There's an apocryphal saying in the superhero comics industry that says, "Comics will break your heart." It happens in so many ways. Artists die early at their desks from heart attacks. Hollywood borrows full scenes from well-liked superhero comics without paying the original writers and artists a fair share. Even Stan Lee, revered by many as the creator of Marvel Comics while his collaborators Kirby and Ditko were ignored, spent the last few years of his life passed between scam artists and relatives like a football. By the standards of the comics industry, "Spectacular Spider-Man" had a good run. Great comics have run for less time before being crushed like insects. But something about the fate of "Spectacular Spider-Man" still stings. Intended to be a brave new beginning for the character on television, it instead marks a transitory phase between the successful animated superhero shows of the '90s and the Marvel Cinematic Universe's domination of pop culture. The show couldn't have been made at any other time, but that same quality made its continuation impossible.

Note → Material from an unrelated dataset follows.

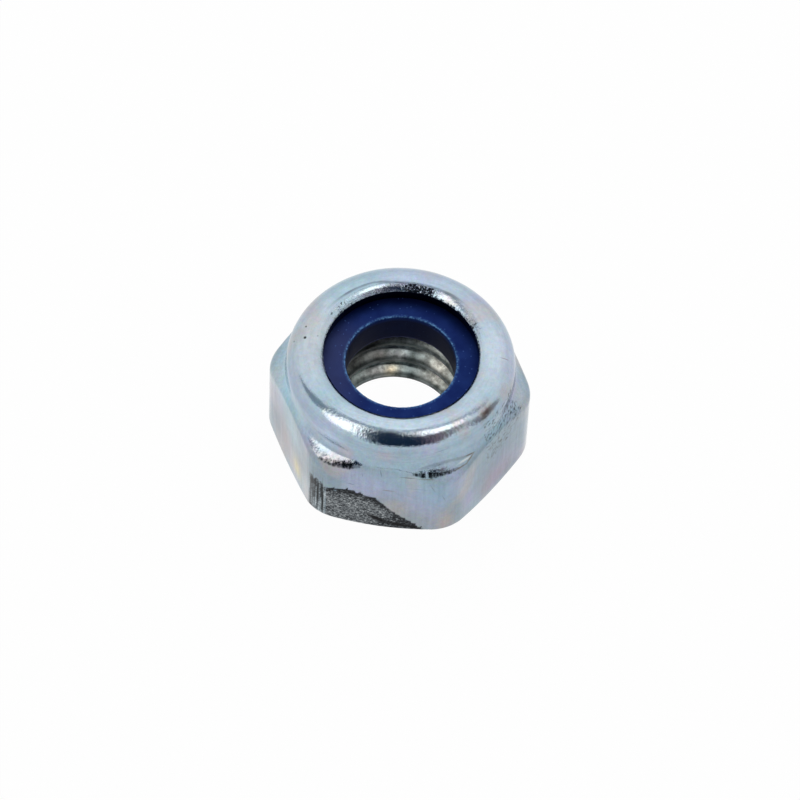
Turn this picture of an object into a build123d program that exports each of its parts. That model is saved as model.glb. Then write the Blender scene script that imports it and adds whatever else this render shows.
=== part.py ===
"""Nylon insert lock nut: a chamfered hexagon with a round collar whose lip is rolled over a nylon ring.

Two pieces: the steel nut body and the nylon ring that it traps. Sizes are in millimetres. The origin is the
centre of the bearing face, +Z runs up the thread axis towards the collar, and two corners of the hexagon lie on
the X axis, so that a pair of flats faces along Y. The bore is modelled at the thread's minor diameter.
"""

import os
from math import cos, radians, tan

from build123d import *

# Hexagon
across_flats = 10.0
corner_radius = 1.5  # the forming die leaves the upright corners well rounded
hexagon_height = 4.45  # up to where the collar leaves the middle of each flat
corner_chamfer_angle = 30.0  # of the crescents at the top corners, from the horizontal
bearing_inset = 0.25  # from the flats in to the rim of the face that turns against the clamped part
bearing_chamfer_angle = 30.0

# Thread, and the cones that open its two ends
thread_diameter = 6.0
thread_depth = 0.475
countersink_margin = 0.15  # past the thread, all round, at the bearing face
countersink_angle = 120.0
relief_margin = 0.05  # past the thread, all round, at the floor of the ring's pocket
relief_angle = 90.0

# Collar, and the lip rolled out of its wall
collar_inset = 0.15  # from the flats in to the foot of the collar
collar_draft_angle = 2.5  # the wall leans inward as it rises
collar_wall = 0.8
shoulder_radius = 0.95
lip_reach = 0.8  # how far the lip covers the ring
lip_thickness = 0.78
lip_nose_radius = 0.42  # the lip's inner rim is rolled well round on top
lip_edge_radius = 0.15  # and less where it bears on the ring
lip_fold_radius = 0.35  # inside the fold, where the lip leaves the collar's wall

# Nylon ring, which fills its pocket
pocket_floor_height = 3.8
ring_thickness = 1.4
ring_bite = 0.68  # how far a bolt's thread cuts into the ring
ring_bore_edge_radius = 0.08  # on the upper edge; the lower one is sharp
ring_clearance = 0.02  # to the pocket's wall and to the lip above

# Heights that follow, from the bearing face up
ring_top = pocket_floor_height + ring_thickness
lip_underside = ring_top + ring_clearance
nut_height = lip_underside + lip_thickness

# Radii that follow, from the thread axis out
thread_radius = thread_diameter / 2
ring_bore_radius = thread_radius - ring_bite
bore_radius = thread_radius - thread_depth
relief_radius = thread_radius + relief_margin
countersink_radius = thread_radius + countersink_margin
bearing_radius = across_flats / 2 - bearing_inset
collar_radius = across_flats / 2 - collar_inset
shoulder_corner_radius = collar_radius - (nut_height - hexagon_height) * tan(radians(collar_draft_angle))
pocket_radius = collar_radius - collar_wall
ring_rim_radius = pocket_radius - ring_clearance
lip_radius = pocket_radius - lip_reach
blank_radius = across_flats / 2 / cos(radians(30))  # out to the hexagon's corners before they are rounded

# Rises of the cones
countersink_depth = (countersink_radius - bore_radius) / tan(radians(countersink_angle / 2))
relief_depth = (relief_radius - bore_radius) / tan(radians(relief_angle / 2))
bearing_chamfer_rise = (blank_radius - bearing_radius) * tan(radians(bearing_chamfer_angle))
corner_chamfer_drop = (blank_radius - collar_radius) * tan(radians(corner_chamfer_angle))


def corner_at(sketch, point):
    """The sketch's corner nearest to a point of its outline."""
    return sketch.vertices().sort_by_distance((*point, 0))[0]


# The nut body is turned first, as a ring with the outline of its section, and then trimmed to the hexagon. The
# collar is a little narrower than the flats, so it stays round.
nut_outline = [
    (bore_radius, countersink_depth),
    (countersink_radius, 0),
    (bearing_radius, 0),
    (blank_radius, bearing_chamfer_rise),
    (blank_radius, hexagon_height - corner_chamfer_drop),
    (collar_radius, hexagon_height),
    (shoulder_corner_radius, nut_height),
    (lip_radius, nut_height),
    (lip_radius, lip_underside),
    (pocket_radius, lip_underside),
    (pocket_radius, pocket_floor_height),
    (relief_radius, pocket_floor_height),
    (bore_radius, pocket_floor_height - relief_depth),
]
with BuildPart() as nut_body:
    with BuildSketch(Plane.XZ) as nut_section:
        with BuildLine():
            Polyline(*nut_outline, close=True)
        make_face()
        fillet(corner_at(nut_section, (shoulder_corner_radius, nut_height)), radius=shoulder_radius)
        fillet(corner_at(nut_section, (lip_radius, nut_height)), radius=lip_nose_radius)
        fillet(corner_at(nut_section, (lip_radius, lip_underside)), radius=lip_edge_radius)
        fillet(corner_at(nut_section, (pocket_radius, lip_underside)), radius=lip_fold_radius)
    revolve(axis=Axis.Z)
    with BuildSketch() as hexagon:
        RegularPolygon(across_flats / 2, 6, major_radius=False)
        fillet(hexagon.vertices(), radius=corner_radius)
    extrude(amount=nut_height, mode=Mode.INTERSECT)
nut_body.part.label = "nut_body"

# The nylon ring is a plain moulded washer. Its top rim is pressed round to the inside of the lip's fold.
ring_outline = [
    (ring_bore_radius, pocket_floor_height),
    (ring_rim_radius, pocket_floor_height),
    (ring_rim_radius, ring_top),
    (ring_bore_radius, ring_top),
]
with BuildPart() as nylon_ring:
    with BuildSketch(Plane.XZ) as ring_section:
        with BuildLine():
            Polyline(*ring_outline, close=True)
        make_face()
        fillet(corner_at(ring_section, (ring_rim_radius, ring_top)), radius=lip_fold_radius - ring_clearance)
        fillet(corner_at(ring_section, (ring_bore_radius, ring_top)), radius=ring_bore_edge_radius)
    revolve(axis=Axis.Z)
nylon_ring.part.label = "nylon_ring"

os.makedirs("parts", exist_ok=True)
for piece in (nut_body.part, nylon_ring.part):
    export_step(piece, f"parts/{piece.label}.step")
    box = piece.bounding_box()
    print(f"{piece.label}: {piece.volume:.2f} mm3, {box.size.X:.2f} x {box.size.Y:.2f} x {box.size.Z:.2f} mm")
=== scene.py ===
# %% [markdown]
# # A nylon insert lock nut
#
# The object is a small steel nut, 10 mm across its flats and 6 mm high, that grips its bolt with a ring of
# blue nylon. Two pieces are made here, the steel body and the nylon ring. The plain solids are loaded first,
# and both pieces are built in the same place, in metres, so nothing has to be fitted later.

# %% Load the plain solids
import math
from functools import partial

import bpy
import numpy as np
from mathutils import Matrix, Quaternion, Vector, noise


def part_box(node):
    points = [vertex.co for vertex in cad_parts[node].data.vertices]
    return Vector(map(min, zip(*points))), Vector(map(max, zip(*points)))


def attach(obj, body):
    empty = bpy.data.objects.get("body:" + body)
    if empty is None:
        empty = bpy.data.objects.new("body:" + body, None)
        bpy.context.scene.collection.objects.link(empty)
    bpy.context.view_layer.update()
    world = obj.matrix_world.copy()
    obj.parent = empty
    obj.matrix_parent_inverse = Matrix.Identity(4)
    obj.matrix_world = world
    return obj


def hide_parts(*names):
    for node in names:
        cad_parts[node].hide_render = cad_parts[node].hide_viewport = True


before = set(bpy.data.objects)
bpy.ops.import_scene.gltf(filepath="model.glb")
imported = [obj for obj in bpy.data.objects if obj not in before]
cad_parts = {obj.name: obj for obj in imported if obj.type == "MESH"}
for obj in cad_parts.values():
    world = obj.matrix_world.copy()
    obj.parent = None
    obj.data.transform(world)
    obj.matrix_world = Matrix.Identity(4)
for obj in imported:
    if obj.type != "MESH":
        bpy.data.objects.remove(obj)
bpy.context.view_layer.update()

print("solids loaded:", sorted(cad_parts))

# %% [markdown]
# ## Sizes
#
# A nut is drawn in millimetres, so the sizes stay in millimetres and one constant turns them into Blender's
# metres. The overall sizes come from the loaded solids. The others describe the section that a saw cut
# through the nut would show.

# %% Sizes of the nut, in millimetres
MM = 0.001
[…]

It's enough to make you ask, why do writers and artists toil away making licensed superhero media at all? Why play with characters you don't own, when they might be taken from your hands at any time and given to somebody else? I can't say why anybody would choose to take that bargain. All I can say is that Weisman, Cook and company clearly loved what they were doing for the time they were allowed to do it. With "Spider-Man: Across the Spider-Verse" now bridging spider-universes from all sorts of comics, one can only hope that a certain Spectacular variant of our hero is out there somewhere. If not, there's always fanfiction.